À la lumière de cette discussion, on peut affirmer que certaines religions dans le monde offrent des exemples d’extrémisme dans les deux sens. Dans une religion donnée, la seule réaction à un meurtre ne peut être que la peine de mort, sans aucune possibilité de pardon. Dans une autre, on n’impose aucune sanction au meurtrier et on néglige de faire justice en prescrivant seulement le pardon, et rien d’autre. L’islam agit avec modération en empruntant le juste milieu, c’est-à-dire en appliquant le principe du talion, mais en laissant toujours la porte ouverte au pardon. Quand nous regardons tous les aspects de la vie, qu’ils soient théoriques ou pratiques, nous voyons clairement que l’islam ordonne, et est, dans tous les cas, la voie de la modération.
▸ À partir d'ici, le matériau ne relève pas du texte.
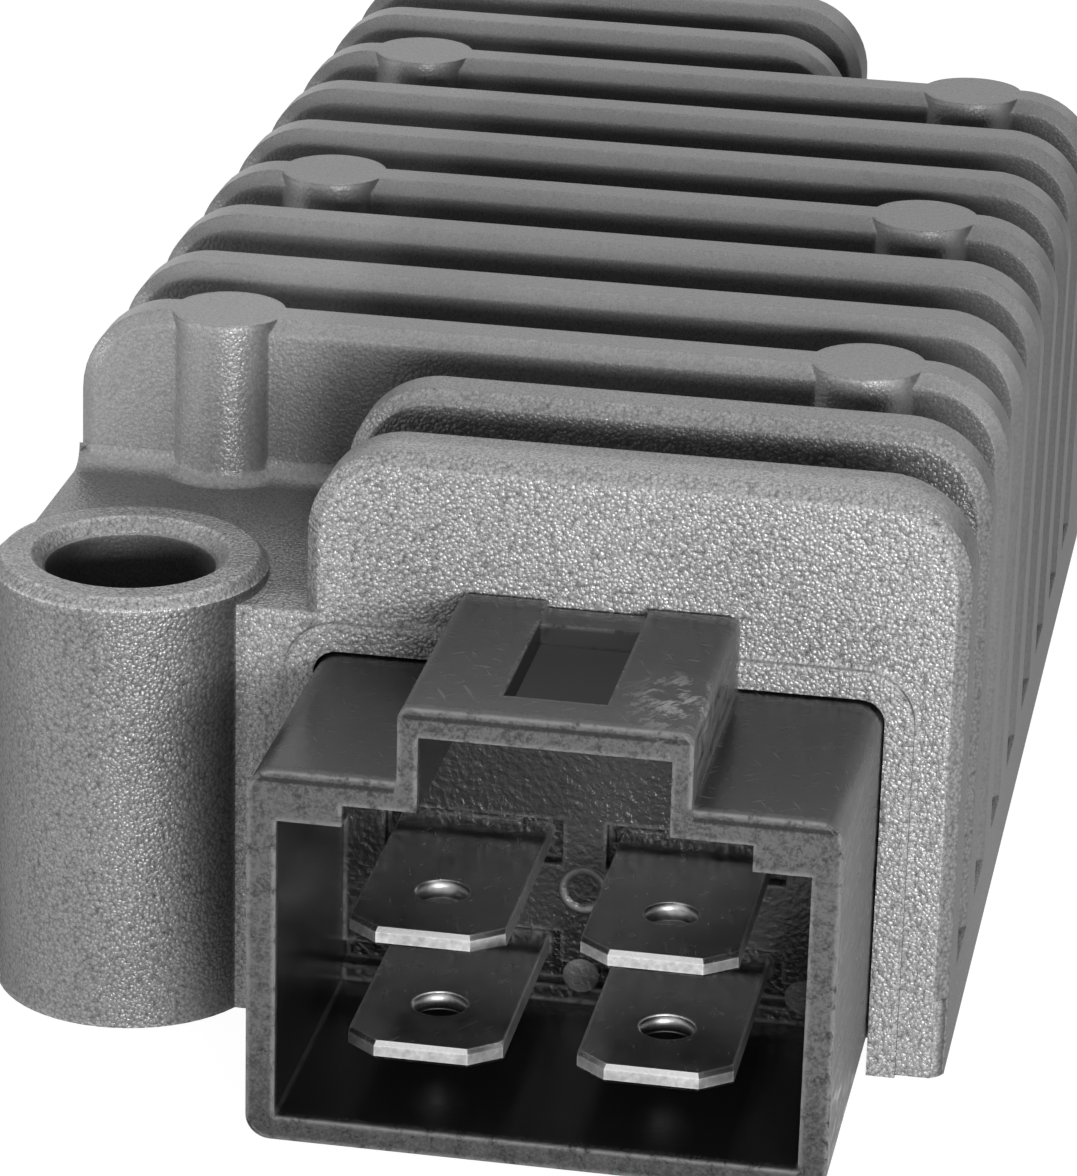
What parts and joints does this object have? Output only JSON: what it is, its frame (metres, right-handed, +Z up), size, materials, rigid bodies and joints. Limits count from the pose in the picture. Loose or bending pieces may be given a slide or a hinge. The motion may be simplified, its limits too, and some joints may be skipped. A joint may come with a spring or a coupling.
{
  "type": "voltage regulator rectifier",
  "caption": "Finned die-cast voltage regulator rectifier with two mounting bosses, a blade connector in its front wall and resin-potted electronics underneath.",
  "frame": {"origin": "centre of the footprint, connector included, on the flat base", "axes": "+Z up from the base to the fin tops, -Y out of the connector, +X to the right seen from the connector's side"},
  "size_m": [0.0412, 0.0908, 0.0253],
  "materials": {
    "cast_aluminium": "grainy die cast",
    "black_plastic": "semi gloss, worn at the rim",
    "tinned_brass": "satin tin plate",
    "resin": "cast resin",
    "board": "satin",
    "device_plastic": "matt",
    "insulator": "matt",
    "steel": "zinc plated",
    "capacitor_sleeve": "satin",
    "resistor_body": "satin"
  },
  "bodies": {
    "root": {"heat_sink": "cast_aluminium", "connector_shell": "black_plastic", "terminal_top_left": "tinned_brass", "terminal_top_right": "tinned_brass", "terminal_bottom_left": "tinned_brass", "terminal_bottom_right": "tinned_brass", "potting_compound": "resin", "circuit_board": "board", "battery_thyristor": "device_plastic", "lighting_thyristor": "device_plastic", "battery_insulator": "insulator", "lighting_insulator": "insulator", "battery_clamp_screw": "steel", "lighting_clamp_screw": "steel", "smoothing_capacitor": "capacitor_sleeve", "zener_diode": "device_plastic", "rectifier_diode": "device_plastic", "gate_resistor": "resistor_body", "sense_resistor": "resistor_body", "bias_resistor": "resistor_body", "bleed_resistor": "resistor_body", "driver_transistor": "device_plastic"}
  },
  "joints": []
}
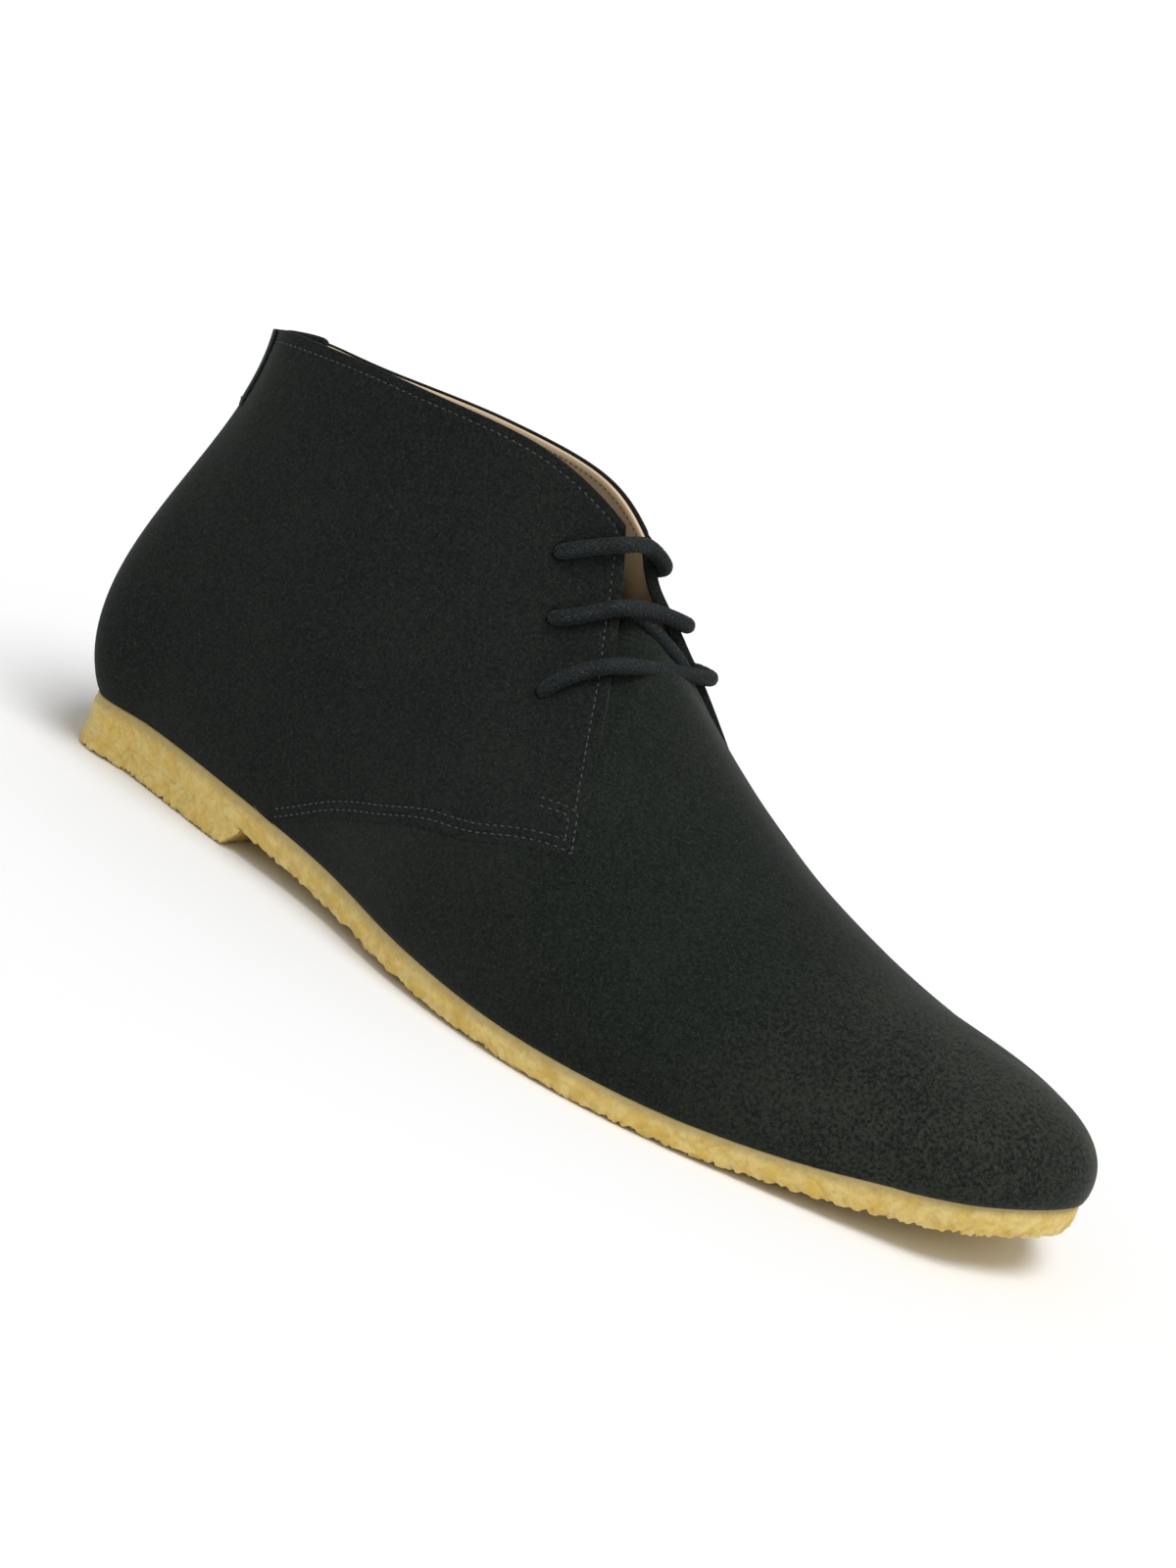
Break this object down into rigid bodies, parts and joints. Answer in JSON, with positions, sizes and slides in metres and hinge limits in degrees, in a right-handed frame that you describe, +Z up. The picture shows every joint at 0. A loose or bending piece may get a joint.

La modération sociale, qui est supposée concerner tout peuple organisé en société, est un idéal qu’on ne peut atteindre que si les membres de cette société ont atteint un niveau suffisant d’honnêteté dans leur pensée et dans leur vie pratique, ainsi que dans leurs relations économiques. Cette honnêteté dans la conduite ne peut en revanche être maintenue que si un nombre suffisant de gens dans la société comprennent, désirent et pratiquent la vertu de modération.